DDT Exposure in Grandmothers Linked to Obesity, Earlier Periods in Granddaughters: New Meaning of “Persistence” for an Environmental Chemical Banned 50 Years Ago

June 9, 2021
1:00 pm US Eastern Time

Slides & Resources


Barbara Cohn: Grandmaternal Perinatal Serum DDT in Relation to Granddaughter Early Menarche and Adult Obesity


Piera M. Cirillo, Michele A. La Merrill, Nickilou Y. Krigbaum and Barbara A. Cohn. (2021). Grandmaternal Perinatal Serum DDT in Relation to Granddaughter Early Menarch and Adult Obesity: Three Generations in the Child Health and Development Studies Cohort. Cancer Epidemiol Biomarkers Prev 10.1158/1055-9965.EPI-20-1456.

Public Health Institute: DDT Exposure in Grandmothers Linked to Obesity, Earlier Periods in Granddaughters. April 14, 2021.

Meg Wilcox. Pesticide DDT linked to increased breast cancer risk generations after exposure. Environmental Health News. April 15, 2021.

KCRW-FM (Radio) - Los Angeles, CA

Public Health Institute: Barbara A. Cohn, PhD.

Child Health and Development Studies.

Lindsey Konkel: What Three Generations of California Families Can Tell Us About the Links Between Our Health and Our Environment. Ensia.
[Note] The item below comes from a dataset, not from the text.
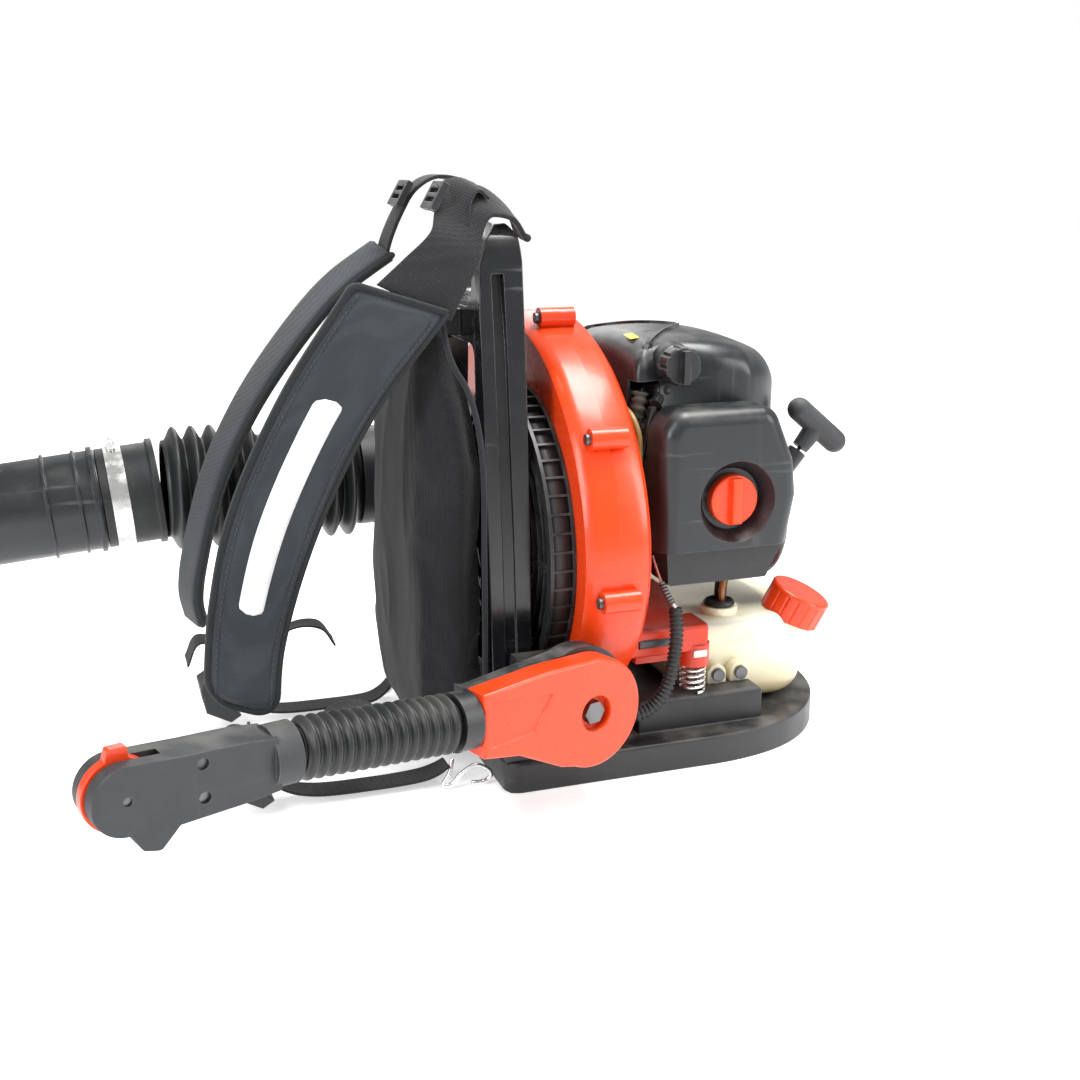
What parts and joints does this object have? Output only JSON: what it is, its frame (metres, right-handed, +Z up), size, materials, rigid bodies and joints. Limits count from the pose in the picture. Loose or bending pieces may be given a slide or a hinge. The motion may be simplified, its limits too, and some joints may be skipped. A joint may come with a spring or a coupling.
{
  "type": "backpack leaf blower",
  "caption": "Engine-driven blower on an upright back frame with padded shoulder straps, a hip throttle arm and a long tube on a flexible hose.",
  "frame": {"origin": "on the floor under the stand, on its centre line and in line with the back of the fan casing seam", "axes": "+Z up, +Y towards the engine, -Y towards the operator, +X to the operator's left"},
  "size_m": [0.5638, 1.4302, 0.5085],
  "materials": {
    "black_plastic": "satin moulded",
    "frame_plastic": "gloss moulded",
    "cover_plastic": "semi gloss moulded",
    "grip_plastic": "matte textured",
    "fan_plastic": "moulded",
    "tube_plastic": "satin",
    "orange_plastic": "gloss moulded",
    "orange_metal": "painted casting",
    "tank_plastic": "translucent, blow moulded",
    "pad_fabric": "coated cloth over foam",
    "strap_fabric": "woven cloth over foam",
    "webbing": "woven webbing",
    "filter_felt": "felt",
    "black_rubber": "moulded rubber",
    "fuel_hose": "smooth hose",
    "tan_hose": "smooth hose",
    "cast_alloy": "die cast",
    "dark_steel": "dark steel",
    "plated_steel": "zinc plated"
  },
  "bodies": {
    "machine": {"air_cleaner_case": "black_plastic", "air_cleaner_cover": "cover_plastic", "air_filter": "filter_felt", "back_frame": "frame_plastic", "back_pad": "pad_fabric", "base_stand": "black_plastic", "breather_hose": "tan_hose", "carburetor": "cast_alloy", "crankcase": "cast_alloy", "cylinder": "cast_alloy", "engine_cover": "cover_plastic", "engine_mount": "orange_metal", "fan_case_front": "orange_plastic", "fan_case_rear": "orange_plastic", "front_isolator": "black_rubber", "fuel_lines": "fuel_hose", "fuel_tank": "tank_plastic", "hose_rear": "black_rubber", "ignition_lead": "black_rubber", "intake_guard": "black_plastic", "isolator_springs": "plated_steel", "lower_webbing": "webbing", "machine_screws": "dark_steel", "muffler": "dark_steel", "outlet_elbow": "black_plastic", "plug_boot": "black_rubber", "shoulder_strap_left": "strap_fabric", "shoulder_strap_right": "strap_fabric", "spark_plug": "plated_steel", "starter_housing": "black_plastic", "starter_rope": "webbing", "strap_buckles": "black_plastic", "strap_hooks": "plated_steel", "throttle_bracket": "black_plastic", "throttle_cable": "black_rubber", "top_webbing": "webbing"},
    "hose_middle": {"hose_front": "black_rubber"},
    "hose_end": {"hose_cuff": "black_rubber", "hose_clamp": "plated_steel"},
    "blower_tube": {"swivel_pipe": "tube_plastic", "straight_pipe": "tube_plastic", "nozzle": "tube_plastic"},
    "crank": {"crankshaft": "dark_steel", "impeller": "fan_plastic", "flywheel": "cast_alloy"},
    "pulley": {"starter_pulley": "fan_plastic"},
    "piston_set": {"piston": "cast_alloy", "connecting_rod": "dark_steel"},
    "pull_handle": {"starter_handle": "grip_plastic"},
    "cap_seal": {"cap_gasket": "black_rubber"},
    "cap": {"fuel_cap": "orange_plastic"},
    "cleaner_knob": {"air_cleaner_knob": "orange_plastic"},
    "cover_knob": {"cover_wing_knob": "black_plastic"},
    "arm": {"throttle_arm": "black_plastic", "hub_cover": "orange_plastic", "arm_sleeve": "black_rubber"},
    "grip": {"grip_left": "grip_plastic", "grip_right": "grip_plastic", "grip_fasteners": "dark_steel"},
    "lever": {"throttle_lever": "orange_plastic"}
  },
  "joints": [
    {"name": "hose_swing", "type": "hinge", "parent": "machine", "child": "hose_middle", "pos_m": [-0.175, -0.196, 0.2156], "axis": [0, 0, 1], "range_deg": [-30, 1], "deforming": ["hose_rear"]},
    {"name": "hose_tilt", "type": "hinge", "parent": "hose_middle", "child": "hose_end", "pos_m": [-0.175, -0.288, 0.2156], "axis": [1, 0, 0], "range_deg": [-30, 6], "deforming": ["hose_front"]},
    {"name": "tube_turn", "type": "hinge", "parent": "hose_end", "child": "blower_tube", "pos_m": [-0.175, -0.39278, 0.21055], "axis": [0, -0.9962, -0.0872], "range_deg": [-90, 90]},
    {"name": "throttle_lift", "type": "hinge", "parent": "machine", "child": "arm", "pos_m": [0.205, -0.039, 0.09], "axis": [0.9511, 0.309, 0], "range_deg": [-70, 8]},
    {"name": "grip_flex", "type": "hinge", "parent": "arm", "child": "grip", "pos_m": [0.24719, -0.23033, 0.1148], "axis": [0, 0, 1], "range_deg": [-15, 15], "deforming": ["arm_sleeve"]},
    {"name": "lever_turn", "type": "hinge", "parent": "grip", "child": "lever", "pos_m": [0.30621, -0.41198, 0.124], "axis": [0.9511, 0.309, 0], "range_deg": [-55, 0]},
    {"name": "cleaner_knob_turn", "type": "hinge", "parent": "machine", "child": "cleaner_knob", "pos_m": [0.13, 0.114, 0.238], "axis": [1, 0, 0], "range_deg": [0, 360]},
    {"name": "cover_knob_turn", "type": "hinge", "parent": "machine", "child": "cover_knob", "pos_m": [0.096, 0.078, 0.35], "axis": [1, 0, 0], "range_deg": [0, 360]},
    {"name": "cap_lift", "type": "slide", "parent": "machine", "child": "cap_seal", "axis": [0.2193, 0.3589, 0.9072], "range_m": [0, 0.04]},
    {"name": "cap_turn", "type": "hinge", "parent": "cap_seal", "child": "cap", "pos_m": [0.064, 0.219, 0.113], "axis": [0.2193, 0.3589, 0.9072], "range_deg": [0, 270]},
    {"name": "starter_pull", "type": "slide", "parent": "machine", "child": "pull_handle", "axis": [0, 0.6402, 0.7682], "range_m": [0, 0.6], "stiffness_N_per_m": 12, "springref_m": -0.4, "deforming": ["starter_rope"]},
    {"name": "pulley_turn", "type": "hinge", "parent": "machine", "child": "pulley", "pos_m": [0, 0.153, 0.19], "axis": [0, 1, 0], "range_deg": [0, 1100]},
    {"name": "crank_turn", "type": "hinge", "parent": "machine", "child": "crank", "pos_m": [0, 0.072, 0.19], "axis": [0, 1, 0], "continuous": true},
    {"name": "piston_stroke", "type": "slide", "parent": "machine", "child": "piston_set", "axis": [0, 0, 1], "range_m": [0, 0.032]}
  ],
  "couplings": [
    {"joint": "pulley_turn", "follows": "starter_pull", "rad_per_m": 30.3}
  ]
}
May 16, 2019.

Rosanna Xia. DDT's toxic legacy can harm granddaughters of women exposed, study shows. LA Times. April 4, 2021.
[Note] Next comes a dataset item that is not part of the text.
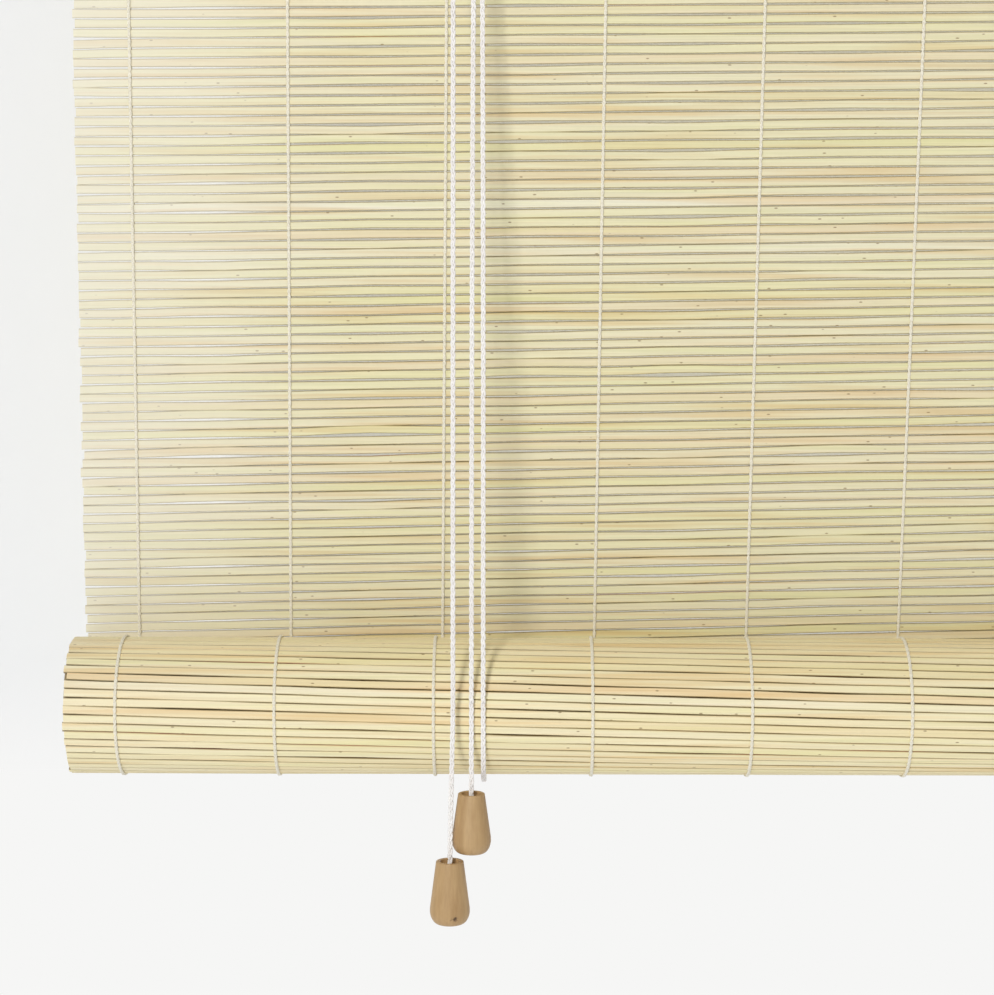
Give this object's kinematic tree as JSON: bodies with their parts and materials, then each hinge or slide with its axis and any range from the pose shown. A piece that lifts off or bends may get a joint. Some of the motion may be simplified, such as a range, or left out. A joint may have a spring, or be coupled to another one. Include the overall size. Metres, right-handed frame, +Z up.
{
  "type": "bamboo roll up blind",
  "caption": "Split bamboo slat blind on cotton warp threads, partly rolled up, lifted by white plaited cords with two turned wooden pulls.",
  "frame": {"origin": "middle of the headrail's top face", "axes": "+Z up, +X along the blind to the right as seen from the room, -Y to the room and +Y to the wall"},
  "size_m": [1, 0.092, 0.6094],
  "materials": {
    "bamboo": "satin, split bamboo",
    "pine": "planed, unfinished",
    "beech": "turned, raw",
    "cotton": "twisted thread",
    "cord": "plaited, white",
    "steel": "zinc plated"
  },
  "bodies": {
    "rail": {"headrail": "pine", "clamp_strip": "pine", "panel_pins": "steel", "clamped_slats": "bamboo", "mat_slats": "bamboo", "warp_thread_01": "cotton", "warp_thread_02": "cotton", "warp_thread_03": "cotton", "warp_thread_04": "cotton", "warp_thread_05": "cotton", "warp_thread_06": "cotton", "warp_thread_07": "cotton", "warp_thread_08": "cotton", "warp_thread_09": "cotton", "warp_thread_10": "cotton", "warp_thread_11": "cotton", "warp_thread_12": "cotton", "warp_thread_13": "cotton", "screw_eye_left_back": "steel", "screw_eye_left_front": "steel", "screw_eye_right": "steel", "cord_staple_left": "steel", "cord_staple_right": "steel", "end_knot_left": "cord", "end_knot_right": "cord", "lift_cord_left_front": "cord", "lift_cord_right_front": "cord", "lift_cord_left_back": "cord", "lift_cord_right_back": "cord", "cross_cord": "cord", "lower_pull_cord_top": "cord"},
    "slings": {"sling_left": "cord", "sling_right": "cord", "upper_pull_cord": "cord", "lower_pull_cord": "cord"},
    "roll": {"rolled_mat": "bamboo", "bottom_rod": "pine"},
    "upper_pull_group": {"upper_pull": "beech", "upper_pull_knot": "cord"},
    "lower_pull_group": {"lower_pull": "beech", "lower_pull_knot": "cord"}
  },
  "joints": [
    {"name": "roll_lift", "type": "slide", "parent": "rail", "child": "slings", "axis": [0, 0, 1], "range_m": [0, 0.38], "deforming": ["mat_slats", "warp_thread_01", "warp_thread_02", "warp_thread_03", "warp_thread_04", "warp_thread_05", "warp_thread_06", "warp_thread_07", "warp_thread_08", "warp_thread_09", "warp_thread_10", "warp_thread_11", "warp_thread_12", "warp_thread_13", "lift_cord_left_front", "lift_cord_right_front", "lower_pull_cord_top", "lift_cord_left_back", "lift_cord_right_back"]},
    {"name": "roll_turn", "type": "hinge", "parent": "slings", "child": "roll", "pos_m": [0, 0.01225, -0.508], "axis": [-1, 0, 0], "range_deg": [0, 633]},
    {"name": "upper_pull_drop", "type": "slide", "parent": "slings", "child": "upper_pull_group", "axis": [0, 0, -1], "range_m": [0, 1.14], "deforming": ["upper_pull_cord"]},
    {"name": "lower_pull_drop", "type": "slide", "parent": "slings", "child": "lower_pull_group", "axis": [0, 0, -1], "range_m": [0, 1.14], "deforming": ["lower_pull_cord"]}
  ],
  "couplings": [
    {"joint": "roll_turn", "follows": "roll_lift", "rad_per_m": 29.07},
    {"joint": "upper_pull_drop", "follows": "roll_lift", "ratio": 3},
    {"joint": "lower_pull_drop", "follows": "roll_lift", "ratio": 3}
  ]
}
Dr. Cohn discussed her recent publication on how grandmother’s exposure to the pesticide, DDT in the 1960’s, during her pregnancy, is linked to earlier onset of menstrual periods and obesity in her granddaughters. These granddaughters are the current young women now about age 20. This research was made possible by the Child Health and Development Studies where 15,000 pregnant women donated  blood samples during and shortly after their pregnancies in the 1960s. These women have been followed  for their own health and the health of their daughters and granddaughters over 60 years.  This work is the first to show such a 3 generation effect for a pesticide in humans and gives new meaning to the idea of “forever” chemicals. Dr. Cohn discussed what this study means for current generations of women and current environmental issues.

This webinar is one in a monthly series sponsored by the Collaborative on Health and the Environment’s EDC Strategies Partnership. The CHE EDC Strategies Partnership is chaired by Sharyle Patton (Commonweal Biomonitoring Resource Center), Jerry Heindel (Commonweal HEEDS, Healthy Environment and Endocrine Disruptor Strategies), Genon Jensen (HEAL), Sarah Howard (DiabetesandEnvironment.org), and Hannah Donart (Collaborative on Health and the Environment, a Commonweal program). To see a full list of past calls and webinars related to EDCs and listen to or view recordings, please visit our partnership page. 

This webinar was moderated by Jerry Heindel, PhD, founder and director of Commonweal's Healthy Environment and Endocrine Disruptor Strategies (HEEDS). It lasted for 40 minutes and was recorded for our call and webinar archive.

Featured Speakers

Barbara A. Cohn, PhD, is director of the Child Health and Development Studies (CHDS) at PHI. CHDS is home to a groundbreaking study, which originated in 1959, designed to shed light on the various factors impacting health during pregnancy and early childhood. Between 1959 and 1967, 15,000 pregnant women and their families were enrolled. Researchers continue to study these rich data and conduct important follow-up studies to further examine how events during pregnancy impact the subsequent health of fathers, mothers and their children and grandchildren. Cohn consults with researchers around the world on the use of the CHDS data for health research.

In addition, Cohn directs research examining how pregnancy protects against breast cancer and influences other health problems in mothers and their children in order to identify natural protective mechanisms that can be used for prevention. She also investigates whether early life exposure to environmental chemicals during pregnancy affects obesity, immune function, reproductive health, cardiovascular disease, diabetes, neurodevelopment, cancer, and health disparities in mothers and their children across the life span.

Cohn holds a doctorate in epidemiology, a master’s degree in city and regional planning, a master’s degree in public health planning and a bachelor’s degree in zoology, all from the University of California, Berkeley.